> **GIVEN REQUEST**:
Extract each line of the data and write it out again exactly.

:::::

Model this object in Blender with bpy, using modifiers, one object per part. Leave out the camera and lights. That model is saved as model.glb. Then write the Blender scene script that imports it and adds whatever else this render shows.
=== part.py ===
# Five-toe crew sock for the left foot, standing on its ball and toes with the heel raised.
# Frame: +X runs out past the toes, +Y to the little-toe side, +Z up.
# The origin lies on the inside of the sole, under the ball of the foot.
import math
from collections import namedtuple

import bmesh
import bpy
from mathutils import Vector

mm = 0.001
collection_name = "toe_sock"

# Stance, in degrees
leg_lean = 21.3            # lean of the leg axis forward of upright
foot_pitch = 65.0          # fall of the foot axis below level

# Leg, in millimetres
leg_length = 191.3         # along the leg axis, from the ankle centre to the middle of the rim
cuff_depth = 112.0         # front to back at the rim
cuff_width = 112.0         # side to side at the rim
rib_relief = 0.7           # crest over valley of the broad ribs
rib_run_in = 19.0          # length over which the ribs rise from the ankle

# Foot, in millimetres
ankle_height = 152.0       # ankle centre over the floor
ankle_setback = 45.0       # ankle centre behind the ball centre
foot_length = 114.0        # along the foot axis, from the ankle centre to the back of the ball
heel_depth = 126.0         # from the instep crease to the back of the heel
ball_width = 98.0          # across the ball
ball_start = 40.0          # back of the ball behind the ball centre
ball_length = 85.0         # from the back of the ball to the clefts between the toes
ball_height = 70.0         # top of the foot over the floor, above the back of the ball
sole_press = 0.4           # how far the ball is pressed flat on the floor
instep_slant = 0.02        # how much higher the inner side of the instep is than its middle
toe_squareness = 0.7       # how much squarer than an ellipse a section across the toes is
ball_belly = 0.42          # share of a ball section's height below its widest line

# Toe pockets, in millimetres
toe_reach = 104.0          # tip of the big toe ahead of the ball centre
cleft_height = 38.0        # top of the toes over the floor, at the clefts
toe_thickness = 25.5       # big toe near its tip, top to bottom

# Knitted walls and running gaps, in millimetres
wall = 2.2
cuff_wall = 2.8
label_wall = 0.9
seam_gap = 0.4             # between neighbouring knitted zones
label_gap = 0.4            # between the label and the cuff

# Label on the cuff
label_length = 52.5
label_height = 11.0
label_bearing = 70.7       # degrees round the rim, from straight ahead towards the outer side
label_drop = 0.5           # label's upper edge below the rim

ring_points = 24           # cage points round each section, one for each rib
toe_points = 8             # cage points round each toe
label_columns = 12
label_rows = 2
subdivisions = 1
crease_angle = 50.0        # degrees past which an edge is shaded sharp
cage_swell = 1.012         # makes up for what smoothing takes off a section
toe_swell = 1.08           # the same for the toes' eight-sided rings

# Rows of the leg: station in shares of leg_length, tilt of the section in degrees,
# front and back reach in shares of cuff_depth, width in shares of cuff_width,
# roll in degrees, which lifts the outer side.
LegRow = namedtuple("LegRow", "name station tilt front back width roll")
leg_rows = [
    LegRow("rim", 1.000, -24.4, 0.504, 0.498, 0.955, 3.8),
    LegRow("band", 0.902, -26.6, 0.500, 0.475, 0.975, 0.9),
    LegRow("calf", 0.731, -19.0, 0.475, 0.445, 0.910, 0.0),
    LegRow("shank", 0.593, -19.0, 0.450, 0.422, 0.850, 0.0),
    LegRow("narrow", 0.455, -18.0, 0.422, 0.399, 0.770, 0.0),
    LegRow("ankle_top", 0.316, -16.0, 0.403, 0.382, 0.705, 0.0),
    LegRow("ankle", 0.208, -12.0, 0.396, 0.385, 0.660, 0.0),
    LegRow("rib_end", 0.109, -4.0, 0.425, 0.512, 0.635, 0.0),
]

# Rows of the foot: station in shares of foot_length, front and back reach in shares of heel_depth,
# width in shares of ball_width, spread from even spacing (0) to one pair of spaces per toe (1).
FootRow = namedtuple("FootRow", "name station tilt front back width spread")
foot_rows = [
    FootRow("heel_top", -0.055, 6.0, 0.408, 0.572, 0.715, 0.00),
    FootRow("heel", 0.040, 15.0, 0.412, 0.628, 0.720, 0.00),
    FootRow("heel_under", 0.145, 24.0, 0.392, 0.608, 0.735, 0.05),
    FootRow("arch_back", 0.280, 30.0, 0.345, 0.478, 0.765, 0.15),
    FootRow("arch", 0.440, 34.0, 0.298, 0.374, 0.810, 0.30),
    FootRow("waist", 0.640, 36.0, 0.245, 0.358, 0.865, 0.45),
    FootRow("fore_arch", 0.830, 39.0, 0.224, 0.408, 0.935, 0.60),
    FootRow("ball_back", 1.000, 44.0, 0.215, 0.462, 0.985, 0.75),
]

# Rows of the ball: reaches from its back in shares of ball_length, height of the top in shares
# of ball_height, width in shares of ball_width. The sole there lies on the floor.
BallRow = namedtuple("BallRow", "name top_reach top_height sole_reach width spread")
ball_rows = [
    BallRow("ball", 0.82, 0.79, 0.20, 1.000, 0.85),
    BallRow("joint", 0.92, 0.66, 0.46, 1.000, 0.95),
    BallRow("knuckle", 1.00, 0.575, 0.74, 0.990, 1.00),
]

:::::

> **SOLUTION TO THIS EXERCISE**:
Model this object in Blender with bpy, using modifiers, one object per part. Leave out the camera and lights. That model is saved as model.glb. Then write the Blender scene script that imports it and adds whatever else this render shows.
=== part.py ===
# Five-toe crew sock for the left foot, standing on its ball and toes with the heel raised.
# Frame: +X runs out past the toes, +Y to the little-toe side, +Z up.
# The origin lies on the inside of the sole, under the ball of the foot.
import math
from collections import namedtuple

import bmesh
import bpy
from mathutils import Vector

mm = 0.001
collection_name = "toe_sock"

# Stance, in degrees
leg_lean = 21.3            # lean of the leg axis forward of upright
foot_pitch = 65.0          # fall of the foot axis below level

# Leg, in millimetres
leg_length = 191.3         # along the leg axis, from the ankle centre to the middle of the rim
cuff_depth = 112.0         # front to back at the rim
cuff_width = 112.0         # side to side at the rim
rib_relief = 0.7           # crest over valley of the broad ribs
rib_run_in = 19.0          # length over which the ribs rise from the ankle

# Foot, in millimetres
ankle_height = 152.0       # ankle centre over the floor
ankle_setback = 45.0       # ankle centre behind the ball centre
foot_length = 114.0        # along the foot axis, from the ankle centre to the back of the ball
heel_depth = 126.0         # from the instep crease to the back of the heel
ball_width = 98.0          # across the ball
ball_start = 40.0          # back of the ball behind the ball centre
ball_length = 85.0         # from the back of the ball to the clefts between the toes
ball_height = 70.0         # top of the foot over the floor, above the back of the ball
sole_press = 0.4           # how far the ball is pressed flat on the floor
instep_slant = 0.02        # how much higher the inner side of the instep is than its middle
toe_squareness = 0.7       # how much squarer than an ellipse a section across the toes is
ball_belly = 0.42          # share of a ball section's height below its widest line

# Toe pockets, in millimetres
toe_reach = 104.0          # tip of the big toe ahead of the ball centre
cleft_height = 38.0        # top of the toes over the floor, at the clefts
toe_thickness = 25.5       # big toe near its tip, top to bottom

# Knitted walls and running gaps, in millimetres
wall = 2.2
cuff_wall = 2.8
label_wall = 0.9
seam_gap = 0.4             # between neighbouring knitted zones
label_gap = 0.4            # between the label and the cuff

# Label on the cuff
label_length = 52.5
label_height = 11.0
label_bearing = 70.7       # degrees round the rim, from straight ahead towards the outer side
label_drop = 0.5           # label's upper edge below the rim

ring_points = 24           # cage points round each section, one for each rib
toe_points = 8             # cage points round each toe
label_columns = 12
label_rows = 2
subdivisions = 1
crease_angle = 50.0        # degrees past which an edge is shaded sharp
cage_swell = 1.012         # makes up for what smoothing takes off a section
toe_swell = 1.08           # the same for the toes' eight-sided rings

# Rows of the leg: station in shares of leg_length, tilt of the section in degrees,
# front and back reach in shares of cuff_depth, width in shares of cuff_width,
# roll in degrees, which lifts the outer side.
LegRow = namedtuple("LegRow", "name station tilt front back width roll")
leg_rows = [
    LegRow("rim", 1.000, -24.4, 0.504, 0.498, 0.955, 3.8),
    LegRow("band", 0.902, -26.6, 0.500, 0.475, 0.975, 0.9),
    LegRow("calf", 0.731, -19.0, 0.475, 0.445, 0.910, 0.0),
    LegRow("shank", 0.593, -19.0, 0.450, 0.422, 0.850, 0.0),
    LegRow("narrow", 0.455, -18.0, 0.422, 0.399, 0.770, 0.0),
    LegRow("ankle_top", 0.316, -16.0, 0.403, 0.382, 0.705, 0.0),
    LegRow("ankle", 0.208, -12.0, 0.396, 0.385, 0.660, 0.0),
    LegRow("rib_end", 0.109, -4.0, 0.425, 0.512, 0.635, 0.0),
]

# Rows of the foot: station in shares of foot_length, front and back reach in shares of heel_depth,
# width in shares of ball_width, spread from even spacing (0) to one pair of spaces per toe (1).
FootRow = namedtuple("FootRow", "name station tilt front back width spread")
foot_rows = [
    FootRow("heel_top", -0.055, 6.0, 0.408, 0.572, 0.715, 0.00),
    FootRow("heel", 0.040, 15.0, 0.412, 0.628, 0.720, 0.00),
    FootRow("heel_under", 0.145, 24.0, 0.392, 0.608, 0.735, 0.05),
    FootRow("arch_back", 0.280, 30.0, 0.345, 0.478, 0.765, 0.15),
    FootRow("arch", 0.440, 34.0, 0.298, 0.374, 0.810, 0.30),
    FootRow("waist", 0.640, 36.0, 0.245, 0.358, 0.865, 0.45),
    FootRow("fore_arch", 0.830, 39.0, 0.224, 0.408, 0.935, 0.60),
    FootRow("ball_back", 1.000, 44.0, 0.215, 0.462, 0.985, 0.75),
]

# Rows of the ball: reaches from its back in shares of ball_length, height of the top in shares
# of ball_height, width in shares of ball_width. The sole there lies on the floor.
BallRow = namedtuple("BallRow", "name top_reach top_height sole_reach width spread")
ball_rows = [
    BallRow("ball", 0.82, 0.79, 0.20, 1.000, 0.85),
    BallRow("joint", 0.92, 0.66, 0.46, 1.000, 0.95),
    BallRow("knuckle", 1.00, 0.575, 0.74, 0.990, 1.00),
]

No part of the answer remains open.